Atualmente, mais de 160 mil pessoas aguardam o processamento de seu pedido de asilo no Reino Unido. O governo mantém cerca de 51 mil em unidades hoteleiras espalhadas por todo o país, a um custo superior a 6 milhões de euros por dia.
O Bibby Stockholm dispõe de 222 quartos duplos, cada um com banheiro, chuveiro, janela para o exterior, televisão e armários. Em teoria, ninguém será retido no navio. Os futuros imigrantes que nela residirem, diz o governo britânico, poderão ir e vir todos os dias sem problemas e visitar a cidade vizinha de Weymouth, embora devam assinar a entrada e saída no livro de registo. O Ministério do Interior até preparou um serviço de ônibus para esse fim.

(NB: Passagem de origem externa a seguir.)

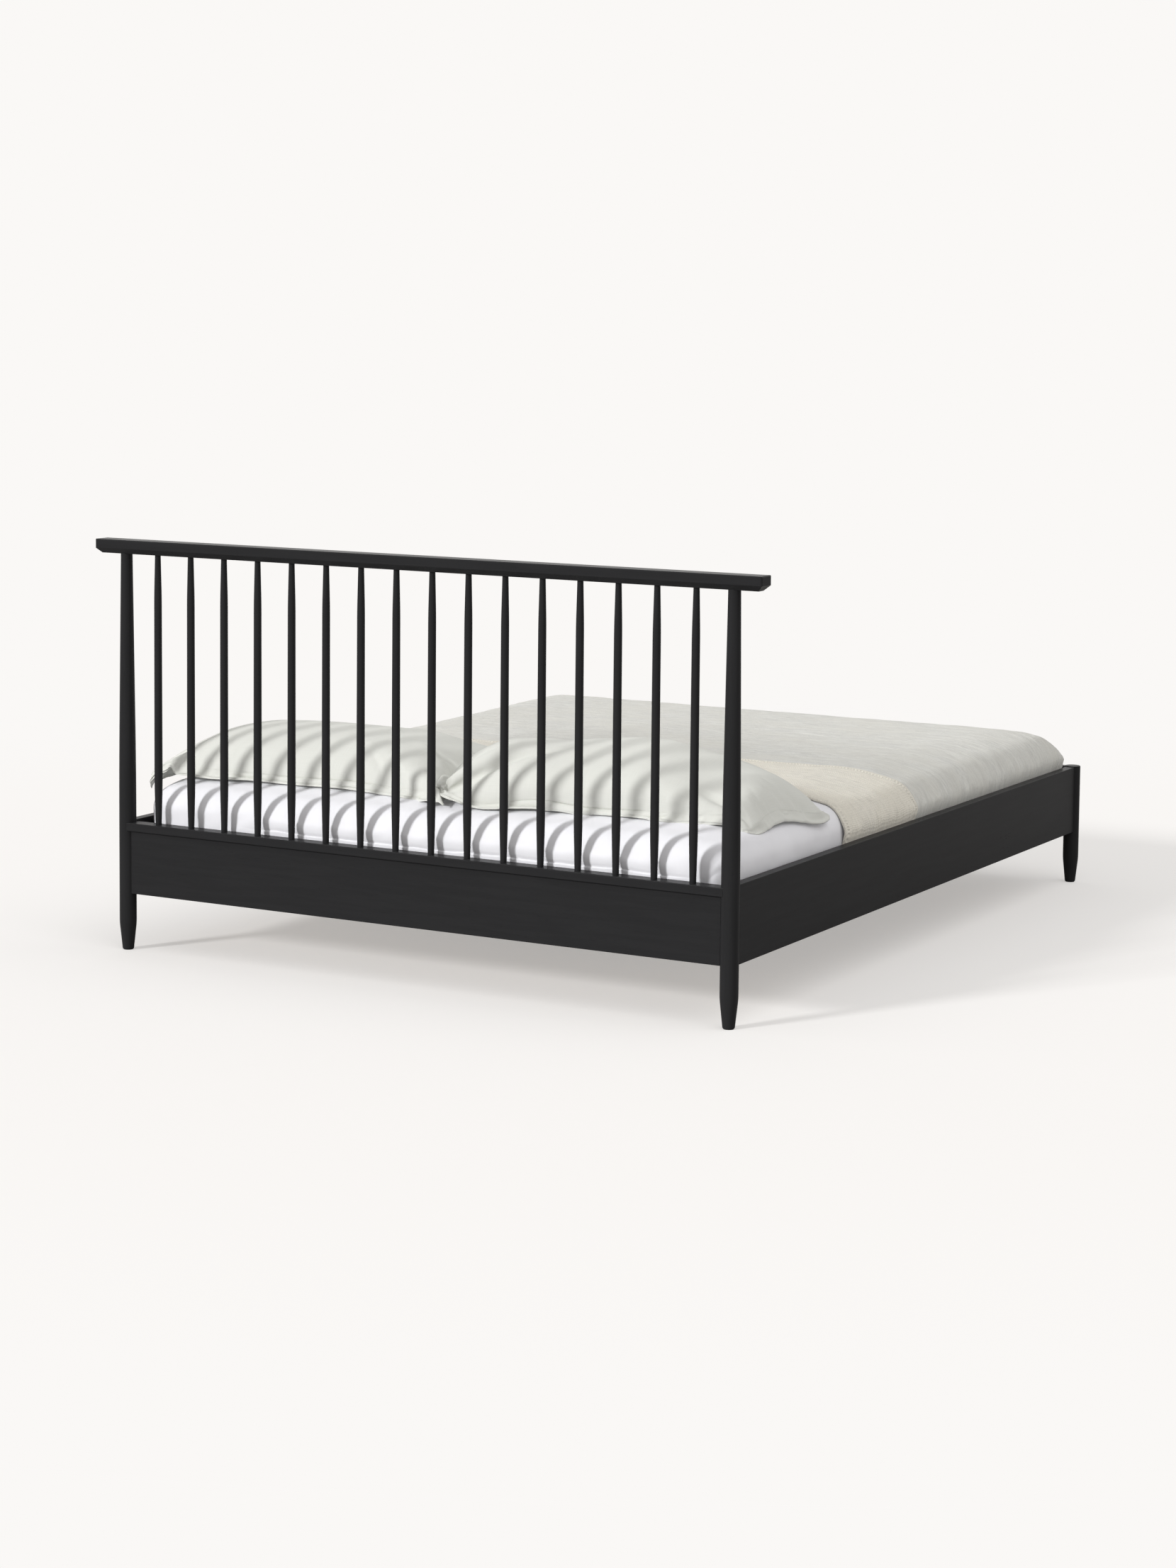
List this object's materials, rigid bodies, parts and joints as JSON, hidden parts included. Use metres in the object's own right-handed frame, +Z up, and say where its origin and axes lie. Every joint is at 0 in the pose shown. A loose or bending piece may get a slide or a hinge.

Como já explicado pela empresa proprietária, com fotografias incluídas, o Bibby Stockholm dispõe de serviço Wi-Fi, refeitório, ginásio, lavandaria e ainda uma sala multiconfessional para orações. Os custos estimados em segurança, saúde e alimentação por dia serão de cerca de 23 mil euros, garante o governo.
"Crueldade moral"
A nova Lei de Imigração Ilegal de Rishi Sunak, que se tornou a pedra de toque do mandato do primeiro-ministro britânico, e em uma luta permanente com organizações humanitárias, a Igreja Anglicana e a Câmara dos Lordes (a Câmara Alta do Parlamento), foi finalmente aprovada na manhã de terça-feira. Downing Street conseguiu derrotar as últimas emendas ao texto apresentadas por muitos lordes — a maioria deles independentes, sem filiação partidária.
Pretendiam abreviar o tempo de detenção de menores em situação irregular desacompanhados dos pais, fortalecer a luta contra a escravidão moderna — que o novo texto enfraquece com suas medidas — e inclusive estender por seis meses o período anterior à deportação dos recém-chegados ao Reino Unido. O governo de Sunak, que fez da luta contra a imigração irregular uma bandeira eleitoral, tem sido inflexível. A nova lei já é uma realidade, embora algumas de suas principais disposições levem tempo para serem aplicadas.
Embora a Justiça britânica tenha confirmado a ilegalidade do plano de deportação para Ruanda (na verdade, segundo a lei, para "um terceiro país seguro"), está pendente um último recurso no Supremo Tribunal. No melhor cenário para os objetivos de Downing Street, os voos podem não começar até pelo menos o final do ano.
A nova lei, descrita como "crueldade moral" pelo arcebispo de Canterbury e chefe da Igreja Anglicana, Justin Welby, elimina a possibilidade de que aqueles que chegam ao Reino Unido de forma irregular — muitos depois de cruzar as águas perigosas do Canal da Mancha — possam iniciar os procedimentos para obter o status legal de refugiado. O governo reserva-se o direito de os deportar imediatamente para o seu país de origem, ou para um terceiro país considerado seguro. Durante o mandato de Boris Johnson, foi fechado um acordo de mais de 150 milhões de euros entre Londres e Kigali para enviar a maior parte dos novos irregulares para Ruanda. Nem um único avião decolou, mas o Executivo de Sunak abraçou o acordo e está determinado a levá-lo adiante.
No ano passado, quase 46 mil pessoas desembarcaram na costa sul da Inglaterra, depois de cruzar o Canal da Mancha. Cinco anos antes, os números anuais não chegavam a mil. Apesar de a dimensão da crise ainda ser muito menor do que a enfrentada pelos países do sul da União Europeia, ela tem sido suficiente para transformar o tema em um dos maiores desafios políticos de Sunak.